3 questions à… Laurent Karila, psychiatre, addictologue

« Hyperconnecté ne veut pas dire addict »

Peut-on dire que les Français sont addicts aux écrans ? Il est certain que nous sommes tous hyperconnectés, c’est une situation basale de la population. Mais pour autant, nous ne sommes pas forcément tous addicts. Il faut avant tout s’entendre sur la définition de l’addiction et nous pouvons justement utiliser ce moyen mémotechnique des 5C qui impliquent 5 critères hyperpathologiques : une perte de contrôle, une activité compulsive, un craving (l’envie irrésistible et irrépressible de consommer), un usage continu et des conséquences sur la santé.  

Quels sont les signaux d’une hyperconnexion, à partir quel moment doit-on s’inquiéter ? D’une manière générale, il faut présenter les symptômes des 5C sur une période d’au moins 12 mois pour parler d’addiction.

Est-ce que l’homme va réussir à réguler sa consommation des écrans et cela peut-il se faire naturellement selon vous ? Naturellement non. Il va falloir œuvrer pour apprendre à réguler notre consommation. Les écrans sont devenus partie intégrante de notre vie pour tout et n’importe quoi. Il faut moduler nos usages, se fixer un cadre, des règles souples.
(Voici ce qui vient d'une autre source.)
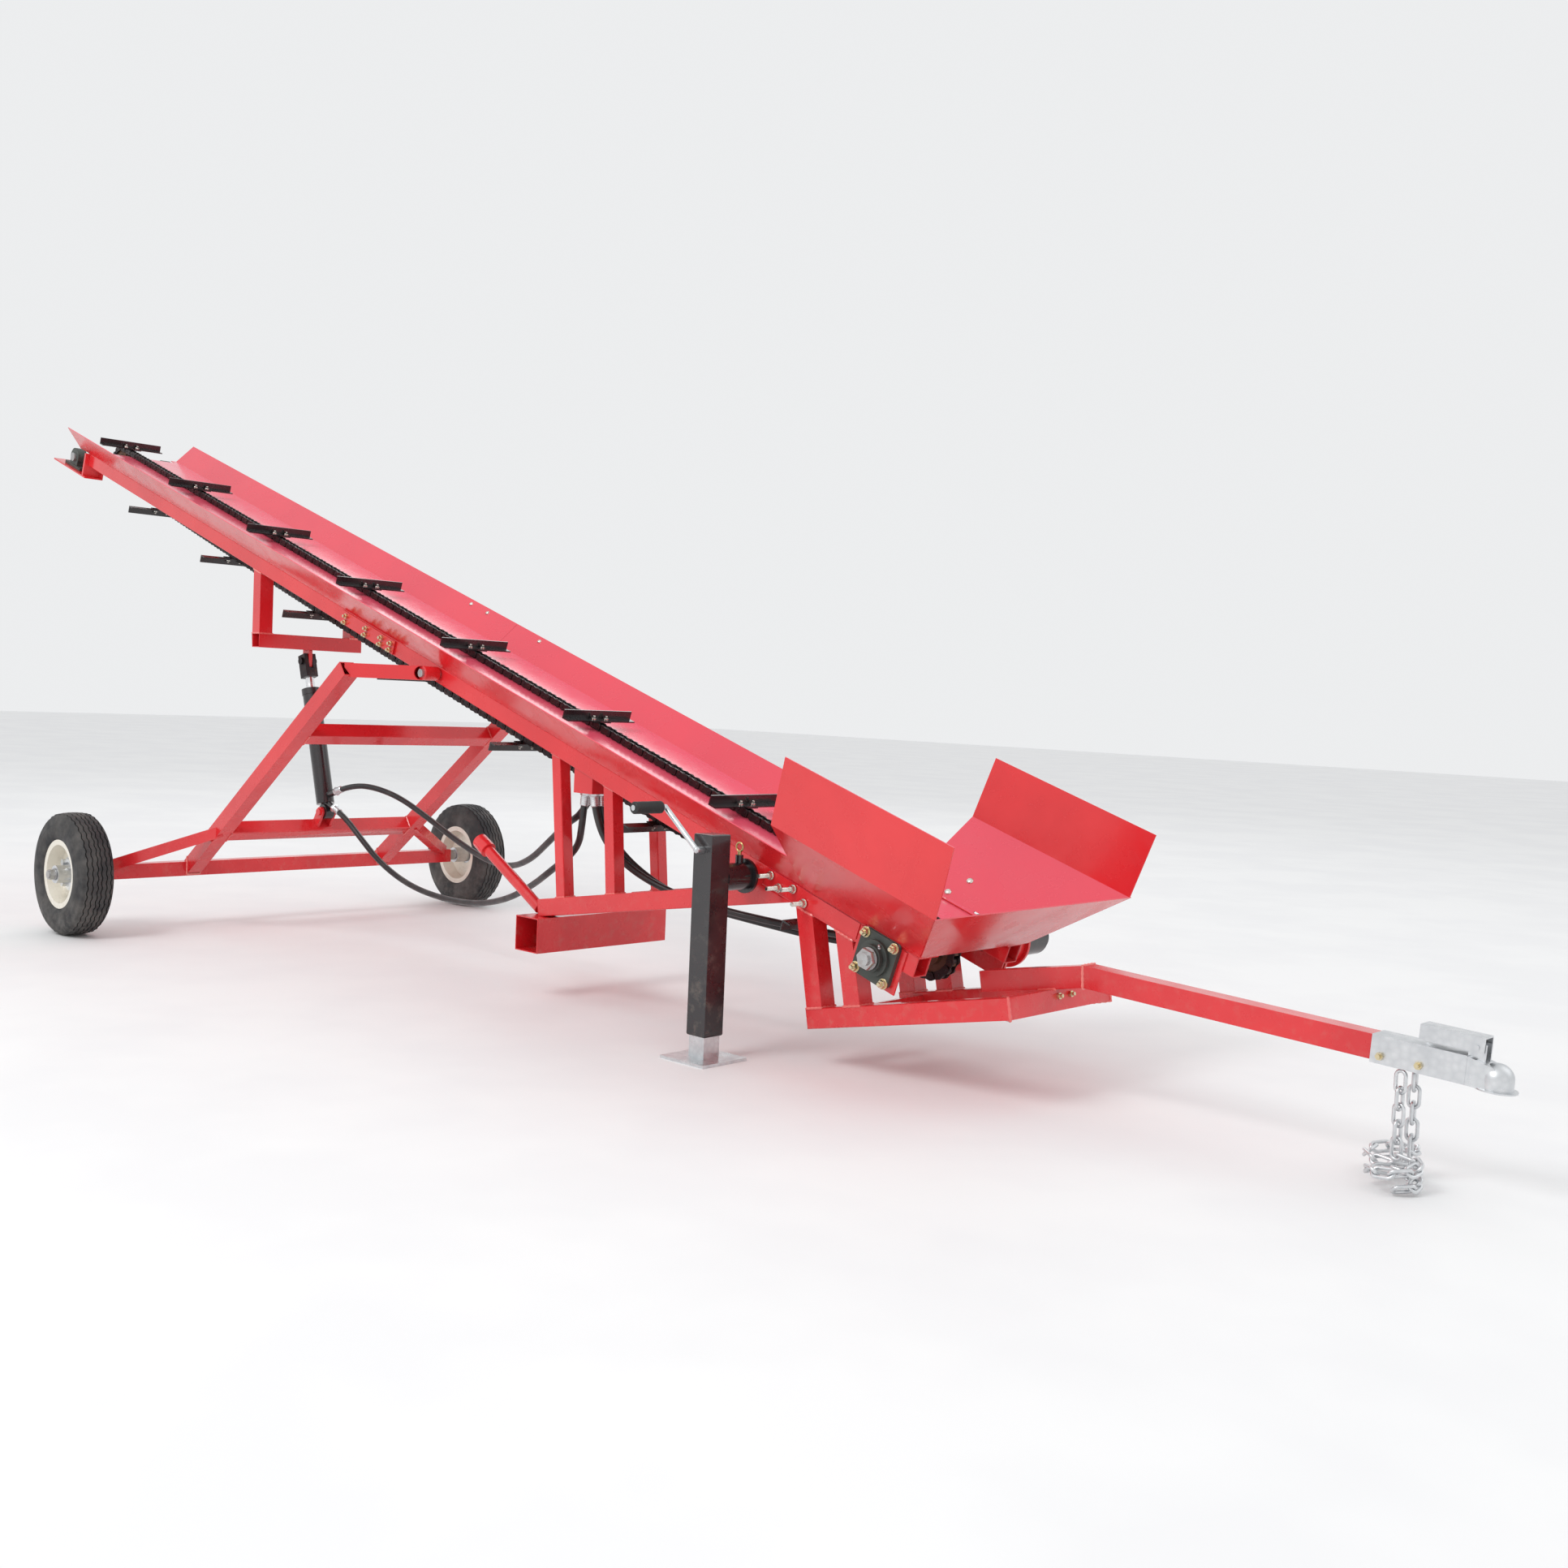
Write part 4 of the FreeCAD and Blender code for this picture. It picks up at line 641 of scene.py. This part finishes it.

Il ne s’agit pas de se déconnecter totalement mais de mieux se connecter. Cela commence par des réflexes simples, comme ne pas répondre systématiquement quand le téléphone sonne, désactiver les notifications. La régulation à la consommation des écrans, c’est comme une préparation de marathon, cela se fait sur la longueur, c’est une sorte d’endurance virtuelle. 

 

 

Chiffres clés

221 fois par jour, en moyenne, un adulte consulte son smartphone

70 % des Français utilisent leur smartphone en conduisant

25 % des Français envoient ou écrivent des SMS en conduisant

Source : Baromètre 2019 du comportement des Français sur la route, Axa Prévention et agence Tecmark.